The American Heart Assn. recommends limiting saturated fats to less than 7% of a person’s daily calorie intake. That means just a few pats of butter can put you over the limit.
Butter was far more popular in the early half of the last century. Per capita consumption was more than 18 pounds as late as 1934 before the Great Depression, World War II and margarine changed the nation’s eating habits.
Back then, few Americans were likely eating dishes as refined as artichoke hearts braised in butter and white wine. Celebrated chef Michael Cimarusti serves that dish alongside fish at his highly rated Hollywood restaurant Providence.

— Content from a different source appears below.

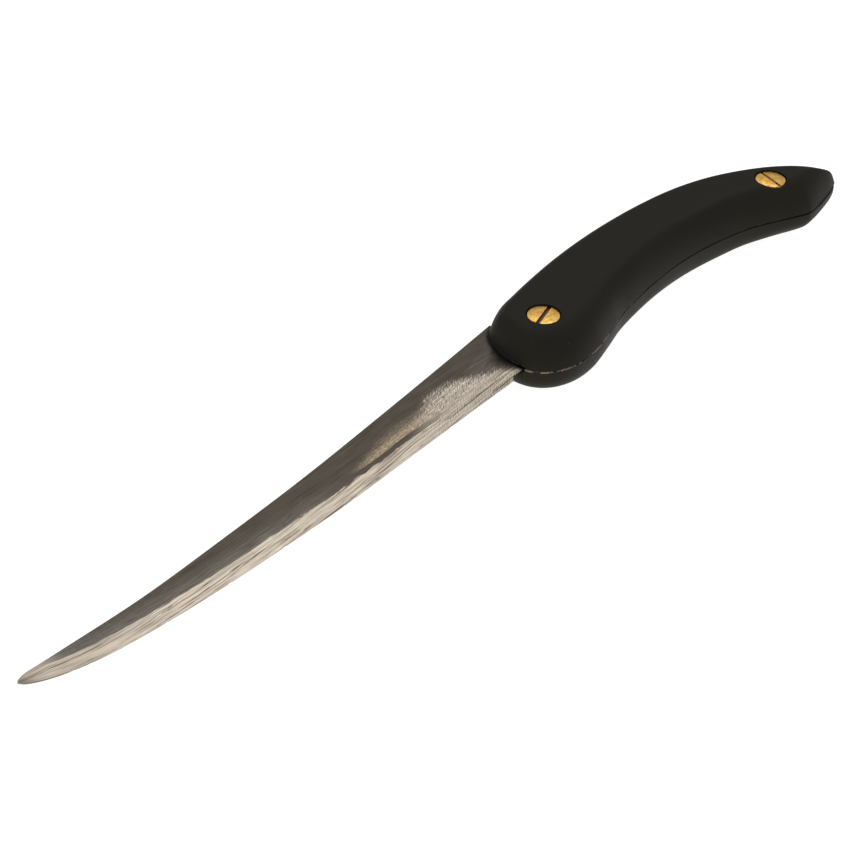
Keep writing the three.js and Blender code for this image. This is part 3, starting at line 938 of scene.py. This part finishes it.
def slotTool(which, faceHeight):
    place = screwPlaces[which]
    angle, width, deep = screwShape["slots"][which]
    long, wide = screwShape["headRadius"] + 1, width / 2
    turn = Matrix.Rotation(math.radians(angle), 3, "Z")
    corners = [(-long, -wide), (long, -wide), (long, wide), (-long, wide)]
    rings = []
    for level in (faceHeight - deep, faceHeight + deep):
        centre = Vector((*place, level))
        rings.append(np.array([turn @ Vector((x, y, 0)) + centre for x, y in corners]))
    return toolFrom(*ringSkin(rings))


def threadedShank(bottom, top, place):
    # a shank whose surface rises and falls along a helix, closed at both ends
    segments, rowsPerTurn = 40, 8
    rows = int((top - bottom) / screwShape["threadPitch"] * rowsPerTurn)
    rings = []
    for row in range(rows + 1):
        height = bottom + (top - bottom) * row / rows
        ring = []
        for i in range(segments):
            angle = i * 2 * math.pi / segments
            phase = ((height - bottom) / screwShape["threadPitch"] - i / segments) % 1
            crest = 1 - abs(2 * phase - 1)
            radius = screwShape["shankRadius"] - screwShape["threadDepth"] * (1 - crest)
            x, y = place[0] + radius * math.cos(angle), place[1] + radius * math.sin(angle)
            ring.append((x, y, height))
        rings.append(np.array(ring))
    return ringSkin(rings)


def makeScrew(which, material):
    place = screwPlaces[which]
    top = handle["thickness"] - screwShape["recess"]
    under = top - screwShape["headThickness"]
    radius, edgeRound = screwShape["headRadius"], screwShape["edgeRound"]
    corner = edgeRound * screwShape["cornerShare"]
    profile = [(0, under), (radius, under), (radius, top - edgeRound)]
    profile += [(radius - corner, top - corner), (radius - edgeRound, top), (0, top)]
    body = f"{which}_screw"
    turned = lathe(profile, screwShape["segments"], place)
    head = newPiece(f"{which}ScrewHead", *turned, material, body, "brass", [body])
    cutHoles(head, [slotTool(which, top)])
    bottom = under - screwShape["shankLength"]
    shank = threadedShank(bottom, under + screwShape["shankOverlap"], place)
    newPiece(f"{which}ScrewThread", *shank, material, body, "brass")


def makeBarrelNut(which, material):
    place = screwPlaces[which]
    bottom = screwShape["recess"]
    headTop = bottom + screwShape["headThickness"]
    radius, edgeRound = screwShape["headRadius"], screwShape["edgeRound"]
    nutRadius, nutTop = screwShape["nutRadius"], screwShape["nutTop"]
    boreRadius, boreFloor = screwShape["nutBoreRadius"], screwShape["nutBoreFloor"]
    profile = [(0, bottom), (radius - edgeRound, bottom), (radius, bottom + edgeRound)]
    profile += [(radius, headTop), (nutRadius, headTop), (nutRadius, nutTop)]
    profile += [(boreRadius, nutTop), (boreRadius, boreFloor), (0, boreFloor)]
    node = f"{which}_barrel_nut"
    turned = lathe(profile, screwShape["segments"], place)
    nut = newPiece(f"{which}BarrelNut", *turned, material, "knife", "brass", [node])
    cutHoles(nut, [slotTool(which, bottom)])


studio = {
    "floorColour": (0.3, 0.3, 0.3),
    "floorGlow": 0.95,
    "roomColour": (0.97, 0.98, 1.0),
    "roomStrength": 0.5,
    "floorSize": 12.0,
    # azimuth and elevation the lamp stands at, distance and size in metres, power in watts
    "lamps": {
        "bigSoftbox": (312, 62, 1.2, 1.0, 2.5),
        "sideFill": (60, 40, 1.3, 0.8, 1),
    },
    "cameraAzimuth": 131.98,
    "cameraElevation": 36.3,
    "cameraRoll": 1.8,
    "cameraDistance": 0.4801,
    "cameraTarget": (87.14, 11.87, 7.5),
    "lens": 93.18,
}


def directionOf(azimuth, elevation):
    a, e = math.radians(azimuth), math.radians(elevation)
    return Vector((math.sin(a) * math.cos(e), -math.cos(a) * math.cos(e), math.sin(e)))


def makeStudio():
    scene = bpy.context.scene
    scene.view_settings.view_transform = "Standard"
    target = Vector(studio["cameraTarget"]) * mm

    bpy.ops.mesh.primitive_plane_add(size=studio["floorSize"])
    floor = bpy.context.object
    floor.name = "paleFloor"
    material, add = newMaterial("paleFloor")
    shader = add("BsdfPrincipled", {"Base Color": (*studio["floorColour"], 1), "Roughness": 0.9})
    shader.inputs["Emission Color"].default_value = (1, 1, 1, 1)
    shader.inputs["Emission Strength"].default_value = studio["floorGlow"]
    finishMaterial(add, shader)
    floor.data.materials.append(material)

    world = bpy.data.worlds.new("room")
    scene.world = world
    world.use_nodes = True
    background = world.node_tree.nodes["Background"]
    background.inputs["Color"].default_value = (*studio["roomColour"], 1)
    background.inputs["Strength"].default_value = studio["roomStrength"]

    for name, (azimuth, elevation, distance, size, power) in studio["lamps"].items():
        data = bpy.data.lights.new(name, "AREA")
        data.shape = "DISK"
        data.size = size
        data.energy = power
        lamp = bpy.data.objects.new(name, data)
        toLamp = directionOf(azimuth, elevation)
        lamp.location = target + toLamp * distance
        lamp.rotation_euler = (-toLamp).to_track_quat("-Z", "Y").to_euler()
        bpy.context.collection.objects.link(lamp)

    camera = bpy.data.objects.new("camera", bpy.data.cameras.new("camera"))
    back = directionOf(studio["cameraAzimuth"], studio["cameraElevation"])
    camera.location = target + back * studio["cameraDistance"]
    level = (-back).to_track_quat("-Z", "Y").to_matrix()
    roll = Matrix.Rotation(math.radians(studio["cameraRoll"]), 3, "Z")
    camera.rotation_euler = (level @ roll).to_euler()
    camera.data.lens = studio["lens"]
    camera.data.clip_start = 0.01
    bpy.context.collection.objects.link(camera)
    scene.camera = camera


plastic = blackPlastic()
makeScale(upperScale, plastic)
makeScale(lowerScale, plastic)
print("scales made")

dried = driedBedding()
makeBedding(dried)
makeFillet("frontFilletAbove", 1, dried)
makeFillet("frontFilletBelow", -1, dried)
print("bedding made")

steel = groundSteel()
makeBlade(steel)
makeTang(steel)
print("blade made")

headFace = handle["thickness"] - screwShape["recess"]
darkDirt, paleDirt = brassFinish["darkSlotDirt"], brassFinish["paleSlotDirt"]
screwBrass = {
    "front": agedBrass("frontBrass", headFace, 1, darkDirt),
    "rear": agedBrass("rearBrass", headFace, 1, paleDirt),
}
nutBrass = agedBrass("nutBrass", screwShape["recess"], -1, darkDirt)
for which in screwPlaces:
    makeScrew(which, screwBrass[which])
    makeBarrelNut(which, nutBrass)
print("screws made")

makeStudio()
print("studio made")

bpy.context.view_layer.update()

His more casual seafood restaurant in West Hollywood, Connie and Ted’s, serves another buttery crowd pleaser: piping-hot rolls baked and served in a cast iron pan, topped with a salty butter from Vermont that’s been cultured for its depth of flavor.
“I never felt pressure in L.A., even as a health conscious city, to eschew butter,” Cimarusti said. “In moderation and used smartly you can achieve things you can’t with other fats.”
Cimarusti has dined on some of the world’s most exquisite delicacies. But he said nothing beats rich butter softened to room temperature and spread on warm, crunchy toast.
“It’s one of life’s simple pleasures,” he said. “It’s a beautiful way to start the day, something you can’t get from Country Crock.”